1.2 Singularité et originalité
Nous avons parlé à plusieurs reprises de singularité. Ce terme est capital. La singularité s’oppose à l’originalité en ce qu’elle est unique, spécifique à un parcours dans le temps et l’espace. L’original n’est pas forcément subjectif, n’est pas unique mais nouveau formellement, renouvelle la forme, certes, mais pour ainsi dire formellement, à vide, et déconnecté de toute nécessité expressive. En tant que tel, il est surtout remarquable par son inadéquation avec l’esprit du lieu ou du moment ; le singulier est au contraire tout attaché à l’esprit du lieu ou du moment, mais sa proposition, en terme de contenu, est nouvelle en tant qu’unique, elle n’a jamais été formulée auparavant. Sa forme est nécessaire, ou tend à l’être. Quand la forme doit être profondément renouvelée, voir créée ex nihilo, c’est parce qu’aucune autre forme préexistante n’est à même d’exprimer la singularité trouvée par l’artiste. Elle ne saurait ainsi être gratuite. Et elle ne saurait non plus être vraiment adaptée à un autre propos, ni faire véritablement école. Se demander comment être novateur, c’est cesser de vouloir faire œuvre artistique. Le nouveau artistique, lorsqu’il advient, arrive comme par surcroît.
2. La forme
La singularité va donc s’exprimer sous la forme… d’une forme. Cette forme peut soit être déjà existante, soit être totalement nouvelle à son tour. L’essentiel est que c’est le propos singulier qui indique, nécessite, cherche sa forme, jamais l’inverse. Une forme a priori ne pourra jamais “coller” exactement à un propos artistique qui ne l’aurait pas engendré. C’est bien tout le problème d’une grande partie de l’art contemporain qui de ne fait que chercher des propos à des formes censées être tenables a priori.
Parfois l’artiste sent sa forme dévier de l’axe singulier qu’il s’est donné ; il doit alors chercher de toutes ses forces à ramener la forme dans l’horizon de son travail.
En tout état de cause, totalement inédite ou adaptation nouvelle de formes préexistantes, la forme présente à la fois deux versants :
2.1 L’expression de la singularité du propos…
La forme est l’unique moyen qui puisse correspondre à la singularité du point de vue de l’artiste, il n’y a pas deux formes possibles pour une même idée, bien qu’il puisse y avoir différentes facettes de la même forme pour cela.

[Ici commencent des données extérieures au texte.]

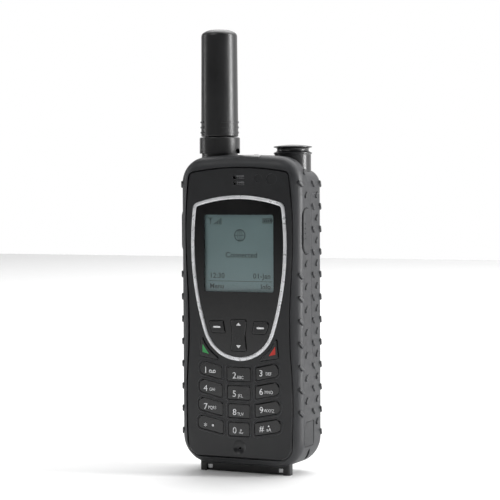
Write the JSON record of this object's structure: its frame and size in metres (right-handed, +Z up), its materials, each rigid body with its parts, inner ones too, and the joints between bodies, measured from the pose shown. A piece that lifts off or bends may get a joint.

2.2 …pour une communication universelle
Or cette forme du tout-singulier doit, pour s’accomplir, pouvoir trouver un auditoire et donc permettre à ce que quelques-uns, le plus grand nombre possible, puisent se retrouver dans la forme, la saisir, la comprendre.
Evidemment ces énoncés objectifs ne sont pas isolés ; il y a tout un travail d’intersubjectivité entre l’auteur et le public où peuvent se jouer toutes les passions, les goûts et les couleurs, et ils sont évidemment présents des dès l’origine.
3. L’itinéraire
L’œuvre d’art peut donc être considérée comme le cheminement de l’artiste, qui va façonner son propos singulier et le sublimer en une forme qui lui soit fidèle à destination d’un public le plus large possible.
Parfois, la construction du propos artistique prend une vie entière. Pareil pour la recherche de la forme. Il n’est donc pas si innocent pour l’artiste de s’exposer au public, et il n’est pas rare que l’œuvre d’art ne soit pas encore totalement mature. Cela n’empêche : on est pris de vertige, lorsqu’on est ému, bousculé, renversé ou choqué par une œuvre d’art dont la forme est en adéquation avec le propos (quelque violence que cela puisse représenter, on dira que l’œuvre d’art est en paix) ; celle-ci sera toujours cent fois plus efficace, plus juste, plus sincère, que n’importe quel autre artefact.